From the late 1880's to the early 1900's, Ólöf Krarer regaled listeners with incredible stories about her native Greenland and her own Eskimo heritage. She crossed the country, giving lectures and presentations –– more than 2,500 in all –– to audiences that included such luminaries as senator and presidential candidate William Jennings Bryan.
There was one catch, however: Krarer was not an Eskimo, and she had never set foot in Greenland. She was, in fact, a dwarf from Iceland who had immigrated to the United States at the age of 18. Unable to find steady employment outside of circus sideshows, she decided to reinvent herself as the Eskimo people assumed her to be.
Eventually, she changed her country of origin to Greenland –– there were no Eskimos in Iceland –– and took to the lecture circuit, sharing everything she knew about Eskimo culture. But nearly everything she said to the tens of thousands of people who flocked to hear her speak was a lie.
In her new book, "Ólöf the Eskimo Lady –– A Biography of an Icelandic Dwarf in America" (The University of Michigan Press, 2010), Inga Dóra Björnsdóttir, a lecturer in the Department of Anthropology at UC Santa Barbara, tells Krarer's life story and explores how one woman was able to fool so many people, including experts of the day. She places Krarer's story against the backdrop of America's fascination with the wild north and the expansion of the railroad, both of which propelled Krarer and her lies around the country.

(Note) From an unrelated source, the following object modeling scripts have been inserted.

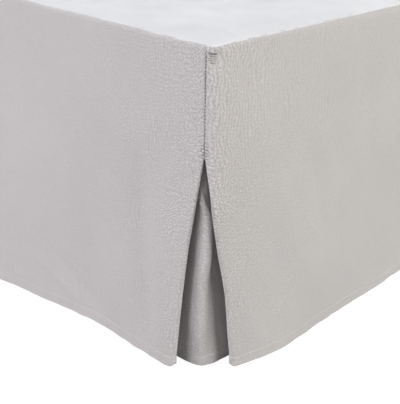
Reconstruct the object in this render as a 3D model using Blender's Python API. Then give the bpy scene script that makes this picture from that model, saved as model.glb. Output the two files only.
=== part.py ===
"""Queen bed skirt with split corners, hung on a plain box spring on legs.

Metres, +Z up. The foot end faces -Y, the head end is open and faces +Y, and the origin is on
the floor under the middle of the whole object. The skirt is a white deck cloth that lies on
the box spring, three drops that roll over its top edge and hang, and an insert behind each
split corner. The drops stand off further toward their hems, in slow waves.
"""

import math
from functools import partial

import bmesh
import bpy

# ---- Driving dimensions ---------------------------------------------------------------------
BED_WIDTH = 1.524          # outside of the left drop to outside of the right drop, at the top
BED_LENGTH = 2.032         # foot drop to head edge, at the top
DROP = 0.381               # top edge to hem
HEM_HEIGHT = 0.008         # hem above the floor
CLOTH = 0.0012             # cloth thickness
PIECE_GAP = 0.0005         # between pieces sewn to each other
BASE_CLEARANCE = 0.0024    # between the cloth and the base that it hangs around

BEND_RADIUS = 0.004        # roll of a drop over the top edge
CORNER_RADIUS = 0.0085     # corner of the drops, seen from above
FOLD_RADIUS = 0.0025       # pressed fold at each side of a split corner
RETURN_END = 0.080         # back edge of a return, from the corner
INSERT_END = 0.086         # upright edge of a pleat insert, from the corner
INSERT_TOP = 0.016         # top edge of a pleat insert, below the top of the skirt
SEAM_END = 0.275           # lower end of the corner seam, above the hem
TUCK_SPAN = 0.070          # the stretch beside a fold in which a drop turns inward

BASE_HEIGHT = 0.205        # box spring
BASE_CORNER = 0.040        # its corners, seen from above
BASE_EDGE = 0.010          # its rounded top and bottom edges
LEG_TOP_RADIUS = 0.030
LEG_FOOT_RADIUS = 0.021
LEG_BEVEL = 0.003
LEG_INSET_X = 0.140        # leg axis in from the drops' plane
LEG_INSET_Y = 0.170

# Corner of a split, below the seam. Each fold stands back from the corner's arc, measured
# along its drop, and turns inward a little toward the hem.
# height above hem, fold of the foot drop, its turn inward, fold of the side drop, its turn
SEAM_HALF_GAP = CLOTH / 2 + PIECE_GAP / 2
ARC_LENGTH = CORNER_RADIUS * math.pi / 2
SPLIT = [
    (0.000, 0.0475, 0.0030, 0.0435, 0.0105),
    (0.050, 0.0425, 0.0020, 0.0355, 0.0075),
    (0.100, 0.0352, 0.0010, 0.0270, 0.0050),
    (0.160, 0.0250, 0.0000, 0.0103, 0.0025),
    (0.220, 0.0125, 0.0000, -0.0035, 0.0000),
    (0.250, 0.0062, 0.0000, -0.0085, 0.0000),
    (SEAM_END, SEAM_HALF_GAP, 0.0000, SEAM_HALF_GAP - ARC_LENGTH, 0.0000),
    (DROP, SEAM_HALF_GAP, 0.0000, SEAM_HALF_GAP - ARC_LENGTH, 0.0000),
]

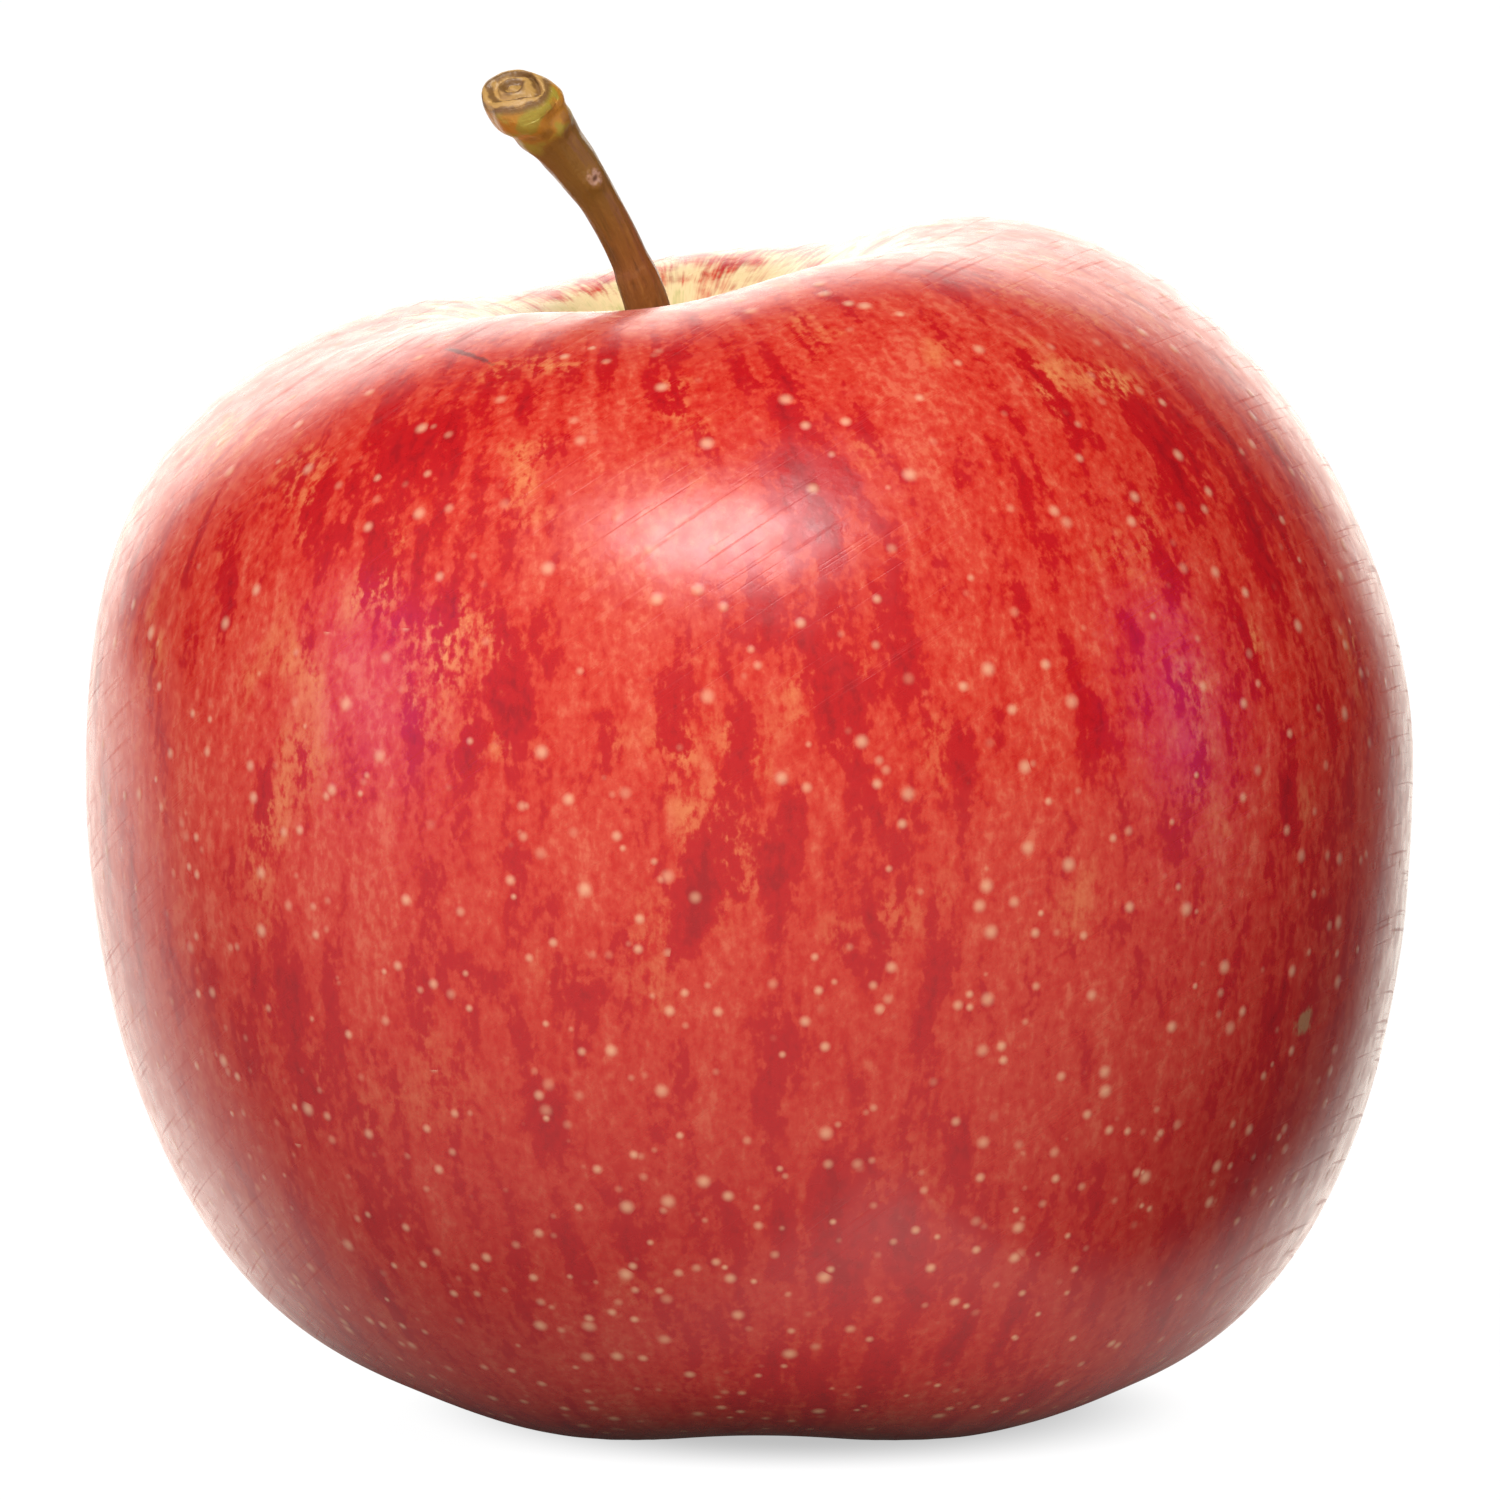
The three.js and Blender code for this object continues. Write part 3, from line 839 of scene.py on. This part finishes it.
def waxy_apple_skin(c):
    """Ripe apple skin, grown in sun: a clear wax over red flames on a mottled salmon ground.
    The wax gives a soft highlight and bright edges, and pale pores break up the red."""
    material, tree = new_material("waxy_apple_skin")
    colours = {key: [*getattr(c, key), 1.0] for key in AppleSkinSettings.__annotations__}
    place = add(tree, "Attribute", attribute_name="skin_place").outputs["Vector"]
    place = add(tree, "VectorMath.SCALE", {"Vector": place, "Scale": PER_MM})
    zone = add(tree, "Attribute", attribute_name="skin_zone").outputs["Vector"]
    zone = add(tree, "SeparateXYZ", zone).outputs
    body = add(tree, "TexCoord").outputs["Object"]
    body = add(tree, "VectorMath.SCALE", {"Vector": body, "Scale": PER_MM})

    # the pattern wanders a millimetre or so off the straight line from calyx to stalk
    wander = add(tree, "TexNoise", {"Vector": body, "Scale": 1 / 3.5, "Detail": 3})
    wander = wander.outputs["Color"]
    wander = add(tree, "VectorMath.SUBTRACT", wander, (0.5, 0.5, 0.5))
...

"America at that time was the country with the greatest number of ethnic groups," Björnsdóttir said. "It was –– and perhaps still is –– the place where immigrants could most easily reinvent themselves and lead a life that would have been impossible in their native countries. At the same time, Americans were very ignorant about life and cultures in foreign lands, and harbored great prejudice against minorities and foreigners, a fact that Ólöf certainly used to her advantage."
At the time, according to Björnsdóttir, the race to be the first nation to reach the North Pole was part of America's quest for power and glory. "Without this race, at this particular time, Ólöf would never have been able to pull off her act," she said.
While "Ólöf the Eskimo Lady" brings attention to one of the greatest imposters in American history, it also highlights the prevailing attitudes toward handicapped people. As an achondroplastic dwarf, Krarer was condemned to live in the margins of Icelandic society. In the United States, however, she could not only change her identity, but also redefine the meaning of her body.
"As an Eskimo, she was no longer a dwarf," Björnsdóttir explained. "She was a normal Eskimo lady. She told her audiences that Eskimos were small with short arms, and claimed that, by Eskimo standards, she was exceptionally tall. As an Eskimo, she was no longer despised or ridiculed for her looks. She was seen as an interesting, exotic woman. Under those circumstances, Ólöf began to thrive, and was able to cultivate her intellect and other talents, and blossom into a storyteller and sought-after entertainer."
While several people did know the truth about Krarer's identity –– including Arctic explorer Robert E. Peary –– they chose not to reveal the hoax. Peary, for example, remained silent because the fascination her lectures engendered regarding the "Frozen North" served his own ambition to be the first person to reach the North Pole. It was not until after Krarer's death in 1935, at the age of 76, that the truth was revealed. Even then, however, her deception was all but ignored. "It might have been that by the time the hoax was exposed, she had been out of the public eye for so long that she had simply been forgotten," said Björnsdóttir.
"But I think the main reason her hoax did not become a sensation was the sense of shame among Americans, who considered themselves citizens of one of the most well- informed and most progressive nations. They had, out of ignorance and prejudice, been so easily fooled by a totally uneducated female dwarf from a small, poor island in the North Atlantic," she said.
Not only did Krarer gain tremendous popularity among the American public, Björnsdóttir noted, she also garnered respect in academic circles for her expertise on Eskimo life and culture. "I argue that the best thing, then, was to erase her life story from America's public memory," she said.